Notably, Raisi has been widely known as the 'Butcher of Tehran' for his role in persecuting minorities and executing thousands of political prisoners in 1988 after the eight-year-war with Iraq as part of the so-called 'death committee'. The US Treasury in 2019 sanctioned Raisi “for his administrative oversight over the executions of individuals who were juveniles at the time of their crime and the torture and other cruel, inhuman, or degrading treatment or punishment of prisoners in Iran, including amputations.”

He also supported the country's security services as they cracked down on all dissent, including in the aftermath of the 2022 death of Mahsa Amini and the nationwide protests that followed. The months-long security crackdown killed more than 500 people and saw over 22,000 detained. Despite this, Raisi stood by his words and did not alter any laws and rejected West's suggestion to dilute the so-called morality policing.

US criticised for offering condolences to Iran

The UN Security Council stood at the beginning of an unrelated meeting for a moment of silence on May 20 to remember the victims of the helicopter crash near the Azerbaijan border on May 19. Deputy US Ambassador to the UN Robert Wood reluctantly stood with his 14 counterparts.

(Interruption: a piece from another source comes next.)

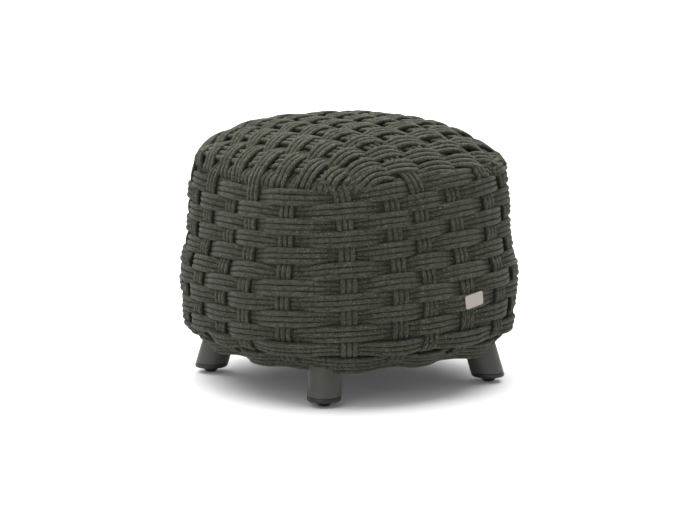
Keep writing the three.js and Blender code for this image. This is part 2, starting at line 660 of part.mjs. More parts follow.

The United States expressed its "official condolences" for Raisi's death, the State Department said on May 20. White House national security spokesperson John Kirby also said that day: "No question this was a man who had a lot of blood on his hands." However, the Biden administration was strongly criticised by some Republican members of Congress for offering condolences to Iran.

Meanwhile, Iran's acting president Mohammed Mokhber addressed the parliament for the first time, praising Raisi's time in office and noting that Iran's crude oil production — a key source of hard currency for the country — climbed to more than 3.6 million barrels a day. That comes after Oil Minister Javad Owji said Sunday that Iran was now exporting around 2 million barrels a day, despite Western sanctions targeting the Islamic Republic.

Iran's presidential elections 

Iran has announced snap presidential elections on June 28 to replace Raisi in the wake of his death. On Thursday, a five-day registration period for candidates will open. Analysts have suggested that Mokhber could be one of those to register.

Meanwhile, Monday marked the first day for Iran's newly elected parliament, following a March election that saw the country's lowest turnout since its 1979 Islamic Revolution. Of those elected to the 290-seat body, hard-liners hold over 230 seats, according to an Associated Press survey.

Iran's parliament plays a secondary role in governing the country, though it can intensify pressure on a presidential administration when deciding on the annual budget and other important bills. Supreme Leader Ayatollah Ali Khamenei, 85, has the final say in all important state matters.